How does a man, who skated an almost-flawless four and a half minutes on ice, come up short-changed like that? Well, politics has a lot to do with it. It's a known fact that most judges don't like Johnny, but no one can really extract the reason why. Is it his flamboyance? His brashness? His feathery costumes? Possibly a combination of all these things and more. But I think it's because Johnny is different, and with difference comes uneasiness, and with uneasiness comes low marks on the score board for Mr. Weir.

Those roses on his head might as well have been thorns. Okay, maybe that's an extreme analogy - but like Jesus, Johnny was wronged. More than wronged. He was robbed of a bronze medal. Sure, he was never going to win the gold, which, by the way, wasalso stolen from Evgeni Plushenko by American Evan Lysacek, whose outfit kept reminding me of Mugatu's, the fashion designer played by Will Ferrell in Zoolander. With a silver sequined serpent adorning the neckline of Mr. Lysacek's costume, I couldn't help but notice how intense and stiff this guy was - how incredibly unlike Johnny. So naturally, I don't like him.

Still, I'll give it to the guy - his performance was outstanding. However, he did not attempt a quadruple axle. Plushenko did, and landed it. Both men were as close to perfection as any male figure skater could hope to be. But as Plushenko's score lit up, so did Lysacek's eyes - he had won! Even Evan didn't believe it. Right before he hugged one of his family members, he belted out the words "Nooo way!", in obvious awe of the results - most likely because he knew he didn't deserve it.

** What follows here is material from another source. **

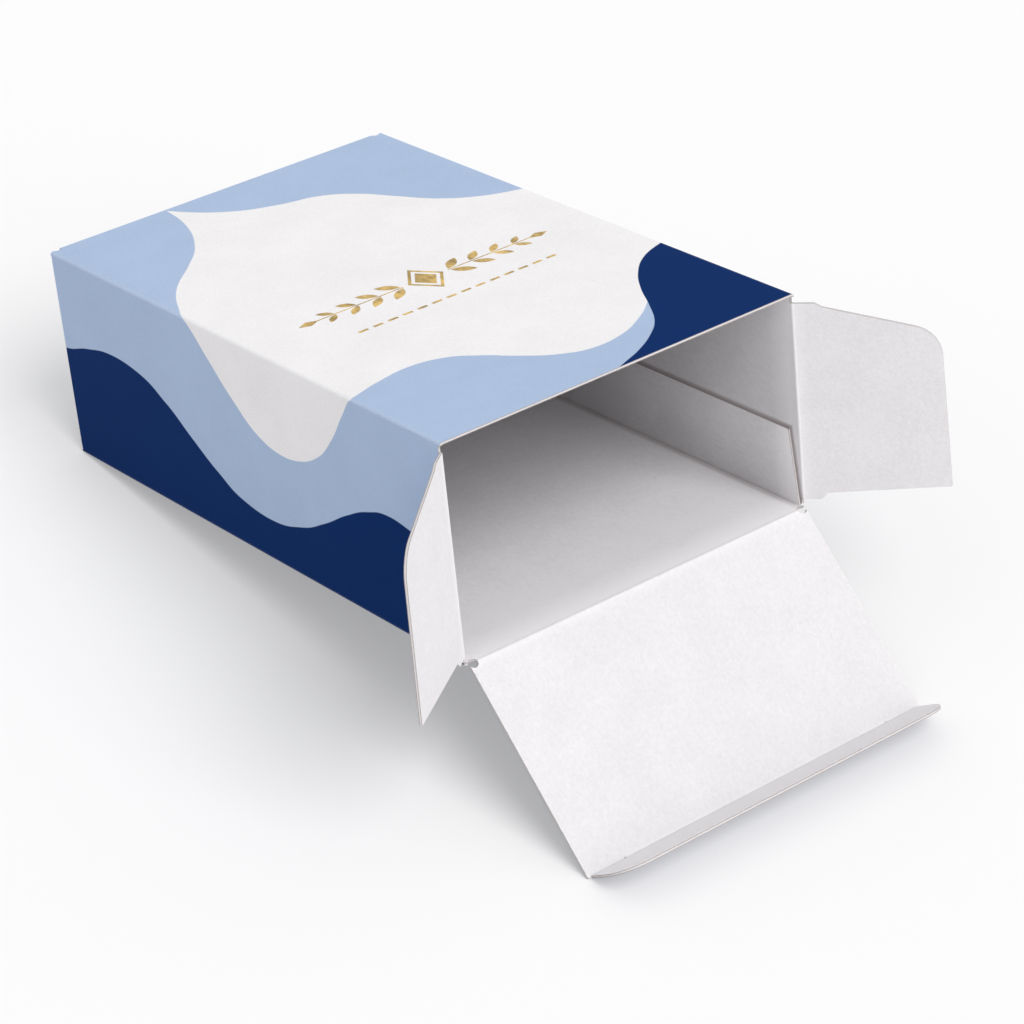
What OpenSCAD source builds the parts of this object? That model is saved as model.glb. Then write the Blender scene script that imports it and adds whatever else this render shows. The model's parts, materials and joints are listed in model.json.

Yes, I'm bitter. My favorite skater came away from this year's Olympic games empty-handed. But I should probably bite my tongue here, because even after hearing the news of his placement, Johnny was still smiling. The kid skated his heart out - the best performance of his career to date. As he held his head in his hands, kneeling on the ice for the last time ever as an Olympian, you felt happy for him. And even if he didn't win a medal, he has certainly won the hearts of many a fan across the globe, including my own.